Item 14.      OTHER EXPENSES OF ISSUANCE AND DISTRIBUTION.

     The following table sets forth the costs and expenses, other than
underwriting discounts and commissions, incurred in connection with the sale of
common stock being registered (all amounts are estimated except the SEC
registration fee and the Nasdaq National Market listing fee). We will bear all
expenses incurred in connection with the sale of the common stock being
registered hereby, and the selling stockholders will not bear any portion of
such expenses other than underwriters' commissions and discounts relating to the
shares to be sold by each selling stockholders and certain "blue sky" filing,
registration and qualification fees, as provided in such agreement.



SEC Registration Fee...................................      $  4,980
Nasdaq National Market Listing Fee.....................        17,500
Legal Fees and Expenses................................        50,000
Accounting Fees and Expenses...........................        60,000
Miscellaneous..........................................         7,520
                                                           ----------

         Total.........................................      $140,000
                                                           ==========






                                      II-1
<PAGE>


 Item 15.    INDEMNIFICATION OF DIRECTORS AND OFFICERS.


     Article Tenth of the certificate of incorporation of the registrant
eliminates the personal liability of directors to the Company or its
stockholders for monetary damages for breach of fiduciary duty as a director,
provided that such elimination of the personal liability of a director of the
registrant does not apply to (a) any breach of the director's duty of loyalty to
the registrant or its stockholders, (b) acts or omissions not in good faith or
which involve intentional misconduct or a knowing violation of law, (c) actions
prohibited under Section 174 of the Delaware General Corporation Law (the
"DGCL") (i.e., liabilities imposed upon directors who vote for or assent to the
unlawful payment of dividends, unlawful repurchase or redemption of stock,
unlawful distribution of assets of the Issuer to the stockholders without the
prior payment or discharge of the registrant's debts or obligations, or unlawful
making or guaranteeing of loans to directors), or (d) any transaction from which
the director derived an improper personal benefit.
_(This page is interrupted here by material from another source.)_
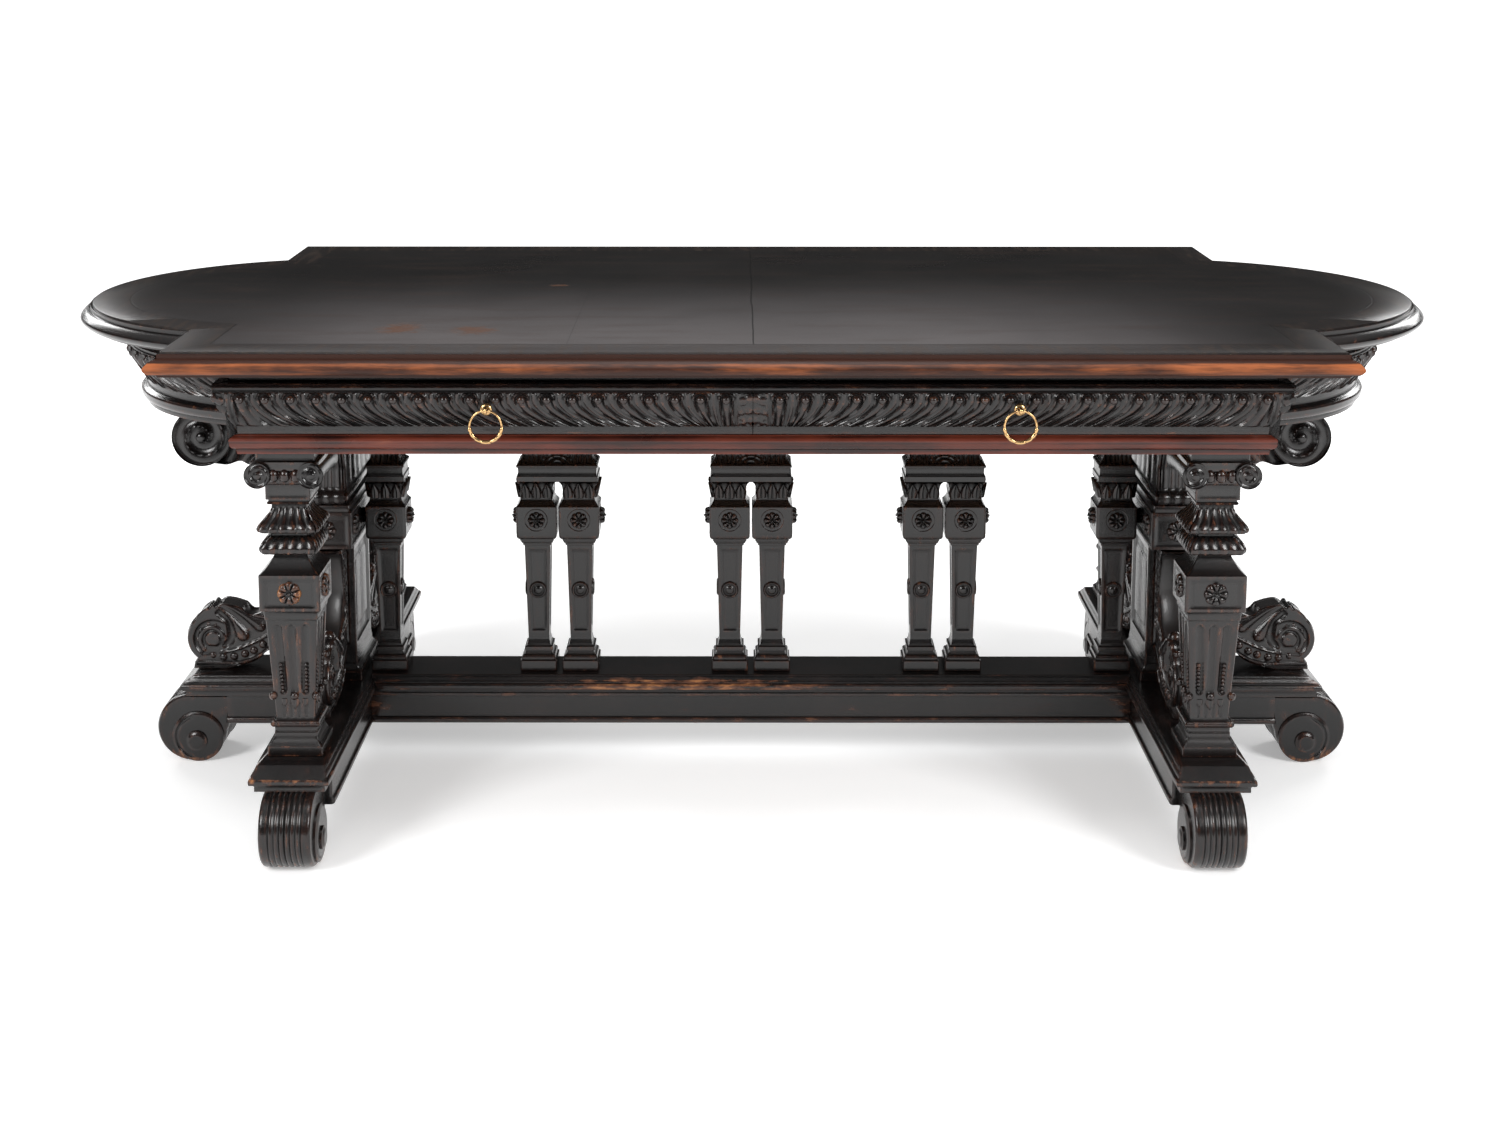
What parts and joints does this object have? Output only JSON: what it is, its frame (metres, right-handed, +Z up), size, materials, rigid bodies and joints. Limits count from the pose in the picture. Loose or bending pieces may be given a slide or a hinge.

     Section 145 of the DCGL provides, in summary, that directors and officers
of Delaware corporations such as the registrant are entitled, under certain
circumstances, to be indemnified against all expenses and liabilities (including
attorneys' fees) incurred by them as a result of suits brought against them in
their capacity as a director or officer, if they acted in good faith and in a
manner they reasonably believed to be in or not opposed to the best interests of
the corporation, and, with respect to any criminal action or proceeding, if they
had no reasonable cause to believe their conduct was unlawful; provided, that no
indemnification may be made against expenses in respect of any claim, issue or
matter as to which they shall have been adjudged to be liable to the
corporation, unless and only to the extent that the court in which such action
or suit was brought shall determine upon application that despite the
adjudication of liability but in view of all the circumstances of the case, they
are fairly and reasonably entitled to indemnify for such expenses which such
court shall deem proper. Any such indemnification may be made by the corporation
only as authorized in each specific case upon a determination by stockholders or
disinterested directors that indemnification is proper because the indemnitee
has met the applicable standard of conduct. In addition, Article Eleventh of the
registrant's certificate of incorporation and Article VI of the registrant's
by-laws provide for the registrant to indemnify its corporate personnel,
directors and officers to the full extent permitted by Section 145 of the DGCL,
as the same may be supplemented or amended from time to time.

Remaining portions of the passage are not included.